Evan Kenney doesn't like the new Loutallica record. Read more from him on this site here. Listen to his band, Bodega Girls, which is better than Metallica and Lou Reed combined (OK, not including their good stuff) here.
There you are, walking down Bedford Ave., right near that place that sells eight dollar bagels next to the other place that sells eight dollar bagels, and there is a wall splattered with posters of a certain aging rocker looking hard in a “Supreme” shirt. You take a drag from your e-cigareet and say to yourself, “Word, that’s kewl. That’s the dude from VU, word up.” Then you go and probably score some blow ala the 'waiting for your mans' and get ready to see James Blake perform.
At the Jimmy Blake show, right before the juggalo-step shit starts to rattle the speakers, you think back to that image from earlier of the old weirdo rocking some seriously swole streetwear gear and think, “Actually, that dude has made some serious shit music over the past few years. Not kewl, brah.” You then give yourself an inside high-five and let the music that you forked over $28 plus charges for take over your soul.

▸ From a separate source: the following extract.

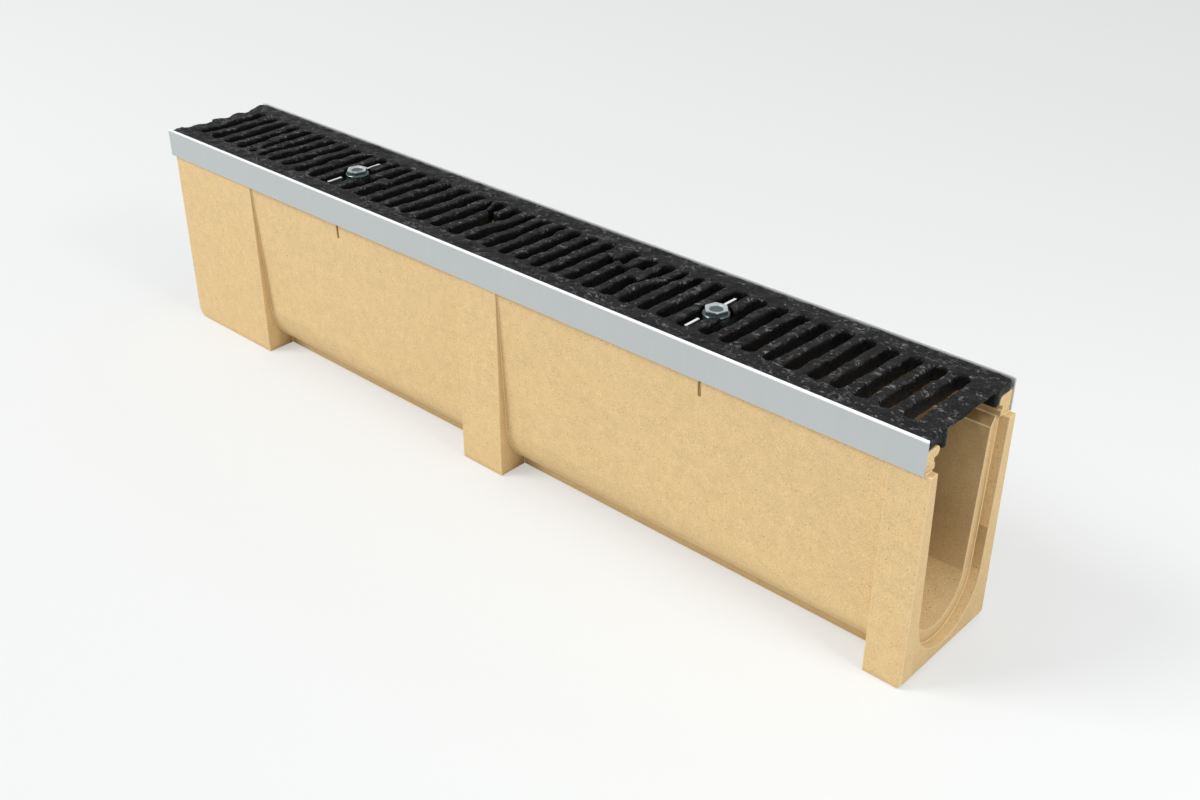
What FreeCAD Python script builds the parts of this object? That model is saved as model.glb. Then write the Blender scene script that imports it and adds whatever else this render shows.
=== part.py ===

After the show you head back to your buddy’s apartment/dungeon. A serious rager is going on while “Master Of Puppets” is crudely booming from some measly little iPod dock. It rules hard, and you think about how good the band is. However, the blow wears off and there you are with this image in your head of what that band has become:
Let’s call a spade a spade, people, Metallica and Lou Reed both suck now, and they both suck on their own. Only a vengeful Lord, a Lord who would give us earthquakes in NYC, tornadoes in Chicopee, MA, and an over-abundance of Big Momma’s House movies would allow these two notoriously terrible acts to (spit take) “collaborate.”
(Cue the sound of lightning crashing)
About a week and a half ago, Spin Magazine released a song from the upcoming “Loutallica” record, which sounds eerily like my high school band “Snack Pack” if my grandpa was on lead vox. It is terrible. It is absolute shit. It’s like the audio version of getting kicked in the balls while simultaneously finding out that your girlfriend is cheating on you with Carrot Top. Have a listen.
For starters, the song is called “The View.” At first, I was all, “Word up, a song about Whoopi Goldberg’s estrogen-fuled talk show? I am in, dawg.”
Nope. The “band” said the songs on the album were inspired by German writer Frank Wedekind's turn-of-the-1900’s blah blah blah blah’s (fart noise), but it seems to be more about the idea of a bunch of uncool dudes trying to shove as many limp penises as they can at once into the dry gaping vagina that is the dying record industry. Also, in the words of Randy Jackson, “It’s a little pitchy, dawg.”
When I hear this song, I think of that dude Don McLean singing about “the day the music died.” I hate that song, but that dude was the Nostradamus of this shit. Loutallica has murdered music. Way to go, assholes. Everyone hates you now.